The next morning brought hundreds of canoes carrying strangers who defiled our sanctuary with their laughter and shouting. I wanted our river back. I wanted the peace and serenity and that feeling like it existed only for us. We thought if we could just get ahead of this large group, it would go back to how it was before. So we paddled furiously. As we passed canoes, I felt strong, in control. We kept on, our oars slicing through the water in unison, determined to beat the throng and find our own place again. Soon, there were only a few canoes ahead of us. I remember smiling, the sense of accomplishment, when we’d passed them all.

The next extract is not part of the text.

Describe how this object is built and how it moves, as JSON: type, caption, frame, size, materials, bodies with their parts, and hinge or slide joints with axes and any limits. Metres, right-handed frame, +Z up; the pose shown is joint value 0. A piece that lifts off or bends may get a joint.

And then, the sinking feeling of realizing we’d already reached the pull out, the end of our trip. I’d thought we had miles to go still, but our canoe trip – the one we’d anticipated for months – was over. Instead of paddling like banshees to pass all those canoes, why hadn’t we waited? Instead of rushing through those last miles, we should have savored them. I think I even turned our canoe around and tried to paddle upstream, desperate to hang on, just a while longer.

But that’s how life is, and sometimes, my angel Gaby reminds me of it. Slow down, she seems to say, as I row, row, row my boat, trying to stay on top of a never ending to-do list. This is your life.

My daughter turns seven today. She’ll never be as young as she is right now. I’ll never be as young as I am right now. Sometimes, if we let them, our regrets turn into gifts, in their sneaky, painful ways. I’m not making any promises, but I’m really going to try to stop paddling so fast. I can’t make the river stop, but hopefully, I’ve got a big, rambling stretch of it in front of me. Who cares if it’s not perfect, if it’s too crowded with canoes or a sticky floor that needs to be mopped. I’m going to savor the ride.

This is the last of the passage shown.